11 November 2016

In the tulip kingdom (spring in the Botanical Garden in Balchik) - TOUR 28 / April 2013

A tulip – what do we know about this wonderful flower creature?

Its existence is mentioned in the old Persian literature in the 9-th century. It appeared on our continent (Europe) hardly in the 16-th century, transferred from Mala Asia.

The Bulgarian name ‘lale’ comes from Turkish and Persian, and the latin ‘tulipa’ – from the Turkish word ‘tyurban’.

The biggest natural location and variety are in the Pamir Mountains, The Hindu Kush and The Tian Shan Mountain. A few thousand sorts of tulips have been gained for over 400 years.

Many of us associate tulips with Netherlands as the flower is a symbol of this country, and it is the biggest producer of tulips.

It is considered that the beautiful flower appeared in Netherlands due to Ogier Ghislain de Busbecq, (1522-1592), a Flemish nobleman who lived in Istanbul from 1556 to 1562 as the Austrian emperor Ferdinand’s ambassador in the court of Suleiman II The Magnificent. His passion for herbs and plants made him send tulip bulbs from the Ottoman Empire to his friend Charles de l'Écluse in 1554. Charles de l'Écluse managed to grow and naturalise the plants in the Lowlands.

The tulip popularity spread and it was grown more seriously in the united provinces (nowadays Netherlands) in about 1593. Its history is stunning but I can’t help mentioning at least one curious fact such as ‘the pearl of spring’ attracted great interest in Netherlands that turned into a mania (tulipomaniа, tulpomanie, tulpenwoede, tulpengekte and bollengekte) that reached its peak in the spring of 1637. Then single tulip bulbs were sold at a price 10 times higher than a qualified master craftsman’s annual income......

So today we can observe patterns, different leaf shapes and a variety of colours.

According to Kazakh’s epos happiness is hidden in the tulip bud. No one could open the beautiful corolla for a long time. A little child saw it once. The child ran to the meadow joyfully and touched the flower with the tender small hands. The bud opened and great human happiness flew on earth.
There is a superstition in Uzbekistan that the sky blue tulip which grows and blossoms in the mountains brings luck

Since last year I have been thinking of visiting the Botanical Garden in Balchik in spring. In the beginning of April I started checking when the right moment for achieving the goal would come. And ‘voilà’, after short hesitations at the end of the month we went together to the flowers paradise.
The weather was extremely pleasant for a walk.
We were some of the first visitors, not to say the first ones, a condition that was enough to ‘enjoy’ the smorgasbord, undisturbed. The various sorts and colours, ordered in groups and flower beds cast a spell on us. What variety, what palette?!

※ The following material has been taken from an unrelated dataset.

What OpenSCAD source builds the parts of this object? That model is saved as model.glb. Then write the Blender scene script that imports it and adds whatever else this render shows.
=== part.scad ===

After a long, long, long rotation around every sort as it is seen in the quantity of photos we went to the other parts of the garden.
A little farther some merry pansies in many colours met us in the ‘Divine Garden’.

It was the fascicular daisies (Bellis) turn.

Flowers and blossomed trees fragrance was floating everywhere.

Spring was at its best.
I had visited the place before but that time I was dazed.
We couldn’t possibly miss the rest of the complex. And the history of the site was good. We went to the Palace area. The Palace complex and its garden (the botanical one) were created by the Romanian queen Marie of Edinburgh (Maria Alexandrina Victoria de Edinburg (1875 – 1938) who was an heir of two big aristocratic families by birth – the British king’s family and the Russian imperial family, and at the age of seventeen she married Ferdinand – the Romanian king Karol I’s nephew. A lovely spot that actually played the role of a summer residence of the royal family but it meant something more to its creator which she wrote about: ‘That was my return to the sea – my first love.’
At that moment ‘The quiet nest’ villa (the personal king’s residence) was rather bleak but still charming in the background of the garden and the sea.

The beautiful lilies in the lakes were missing but in a while we will come to glance at them and the roses.

The statue of Virgin Marie – the guiding star of the seas, a witness of many events and different fates, was looking at the horizon where the sea and the sky became one. 
We sat on the famous marble throne that had travelled thousands of miles from Florence and turned into Maria’s favourite place where she secluded herself, looked steadily at the sea expanse and enjoyed it.

We stopped at the ‘Sighs Bridge’ for a moment.

The water was falling down and making a beautiful and noisy waterfall.

The stone benches under the biggest Balkan magnolia tree attracted people under its shadow.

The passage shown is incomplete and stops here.